Today, espnW writer Sarah Spain tweeted the following: "No disrespect to @juliedicaro meant there, but she's earned a lot of pub 4 a post on something she knew nothing about & hadn't launched yet."

Of course, Sarah is 100% right. Back when I was interviewed by the NYT about espnW, it was nothing but an idea on the horizon. The website hadn't launched, but espnW President Laura Gentile wasn't doing the concept any favors with statements describing an espnW planning retreat as a place  "where we talk about women finding self-esteem in sports and about getting a pedicure." 

 I didn't weigh in on espnW.com when it first came out, because I really hoped they would prove me wrong and we could all go about our business. Unfortunately, that turned out not to be the case.

Back in October, I had this to say about espnW:

The idea that women need a "girlier" version of sportis programming insulting. This is the same idea that has caused sports marketing geniuses to try to sell baseball to women, who already comprise more than 40% of the fan base, by creating sparkly pink hats and bedazzled t-shirts.

The idea that sports need to somehow be feminized to attract women is completely off-base. Like the Jennie Finches, Julie Foudys, and Lindsay Vonns of the world, women today are the daughters of Title IX. We grew up playing sports, just like the guys, and we still love sports, just like the guys. We don't need pink jerseys to buy sports merchandise and we don't need espnW to cajole us into watching sports programming.

The idea that we want our own ESPN for sunrise yoga and "learning how to ride a Harley-Davidson motorcyle" is, in a word, stupid. And by the way, I already get Lifetime. 


Over in today's NYT Magazine story, one commentor said it more eloquently than I could:

I'm confused why, as a woman, I need to go to espnW to get my sports news and not espn? Are the words too big at espn? Do I need talk about Cliff Lee leaving the Rangers to also include his favorite salad dressing and baked good? I understand the pink hats and bedazzled jerseys more than I understand sports news geared towards women. (Unless it's all going to be about Gymnastics and then sign me up...::headdesk::)
I stand by my statement that segregating women into their own separate-but-equal website is insulting to my intellect as well as my estrogen-level. That said, I understand that I'm not exactly the target demographic espnW is shooting for.

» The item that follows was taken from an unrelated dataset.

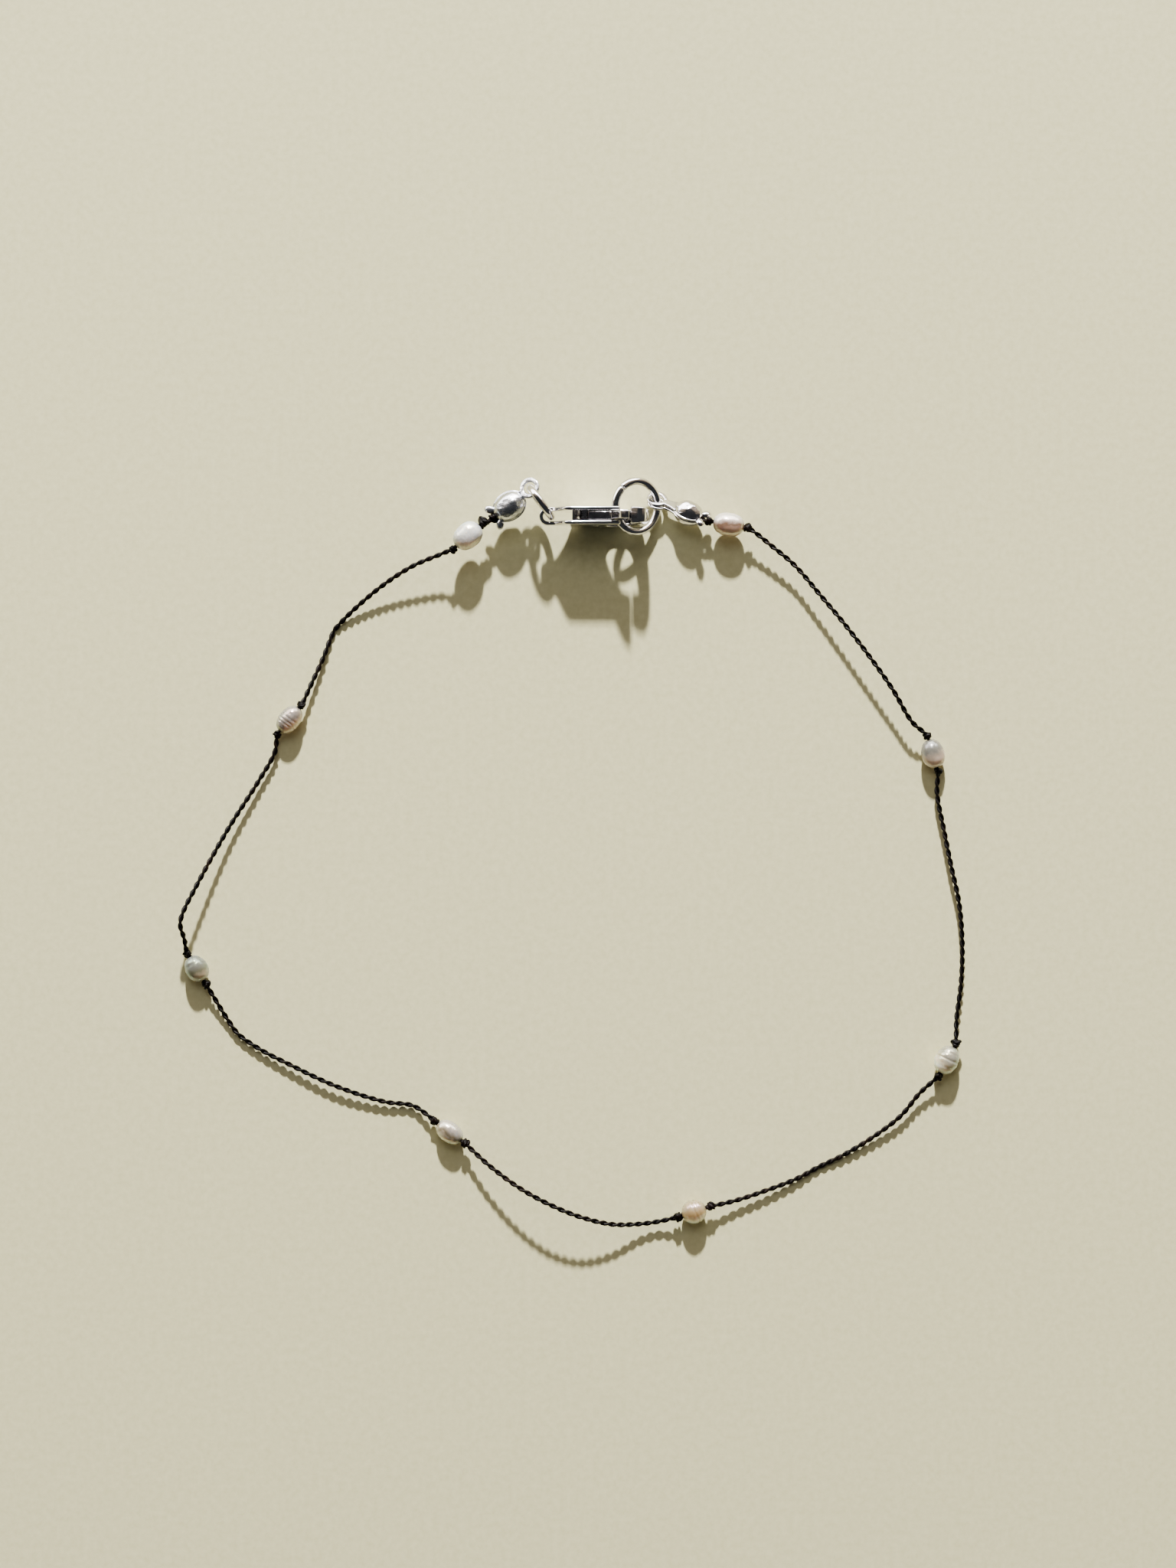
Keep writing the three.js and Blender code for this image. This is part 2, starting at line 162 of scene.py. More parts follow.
def ellipsoidShell(half, rows, cols, pole=0.02):
    # x = -a cos t, y = b sin t cos p, z = c sin t sin p, capped just short of its poles
    t, p = np.linspace(pole, math.pi - pole, rows)[:, None], roundAngles(cols)
    x, y, z = -np.cos(t) + 0 * p, np.sin(t) * np.cos(p), np.sin(t) * np.sin(p)
    return gridShell(np.stack([half[0] * x, half[1] * y, half[2] * z], -1))


def roundedOutline(corners, steps=6, limit=0.48):
    # each corner (u, v, cut) becomes the curve (1 - t)^2 A + 2 t (1 - t) P + t^2 B between points A and B
    # that lie a cut away from it, but never past nearly half way along a side
    corners = np.array(corners, float)
    p, cut = corners[:, :2], corners[:, 2:]
    before, after = np.roll(p, 1, 0) - p, np.roll(p, -1, 0) - p
    a = p + before * np.minimum(cut / np.linalg.norm(before, axis=1, keepdims=True), limit)
    b = p + after * np.minimum(cut / np.linalg.norm(after, axis=1, keepdims=True), limit)
    t = np.linspace(0, 1, steps)[None, :, None]
    curve = (1 - t) ** 2 * a[:, None] + 2 * t * (1 - t) * p[:, None] + t**2 * b[:, None]
    return curve.reshape(-1, 2)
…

Despite my penchant for the color pink, lip gloss, and Hello, Kitty paraphenalia, I watch more sports than most guys I know, play fantasy football, baseball, and soccer, and I'm equally happy curled up with the latest Sports Illustrated as I am with the most recent copy of Glamour.
 
So I get it. espnW was never meant for me.
 
But now that the site has launched, I'm unclear who it actually IS for.
 
The articles on espnW.com range from "Give It Up For Girls Who Train Hard and Are Proud Of It," a look at women who went through a 3-day Navy Seal boot camp at an espnW retreat, to a preview of the Texas-Penn State Volleyball "Showdown." There's even an inexplicable entry entitled "Some Perspective on What's Sporting," which reads as follows:
 

There's a distinction between the way fans care and the way players care. Sal Alosi's bizarre, sociopathic behavior was far more consistent with an irrational fan's behavior than a uniformed member of the team, writes ESPN.com's Tim Keown.

 

That's the whole post.

Unlike ESPN.com, which has separate pages for NFL, MLB, NCAA, NBA, etc., espnW just seems to be throwing a bunch of blog posts on their homepage to see what sticks. There's no coherent theme, scheme or organization. As it now stands, espnW reads more like TMZ.com than anything resembling serious sports journalism, and certainly doesn't live up to the brand quality ESPN readers are used to.  Want to read about major league baseball? Well get comfrotable and start scrolling through all the posts on the site. I spent a good 20 minutes trying to figure out how to get to the mlb section, without success. Instead, the sidebar offers sections entitled "What We're Reading," "Games We're Following," and "This Week in Women's Sports."

Not to say that there isn't good writing on espnW.com, because there is. Most notably, the fabulous Amanda Rykoff, who covers baseball and football better than half the male writers out there, is a great edition to the writing staff. So far, Amanda has covered everything from baseball's Winter Meetings to the Knicks/Celtics matchup at Madison Square Garden.

But don't women who care enough about baseball to follow the Winter Meetings read ESPN.com instead? And how many women out there are on pins and needles, waiting for the big Texas-Penn State volleyball game? And I may be wrong, but I think that if women care enough about the NFL to want to follow NFL coaches on Twiitter, they probably don't need espnW's help to find them. As a result, espnW.com has ended up as a confusing mish-mash of sports-related topics. The only common thread running through the various posts is that they were all written by women.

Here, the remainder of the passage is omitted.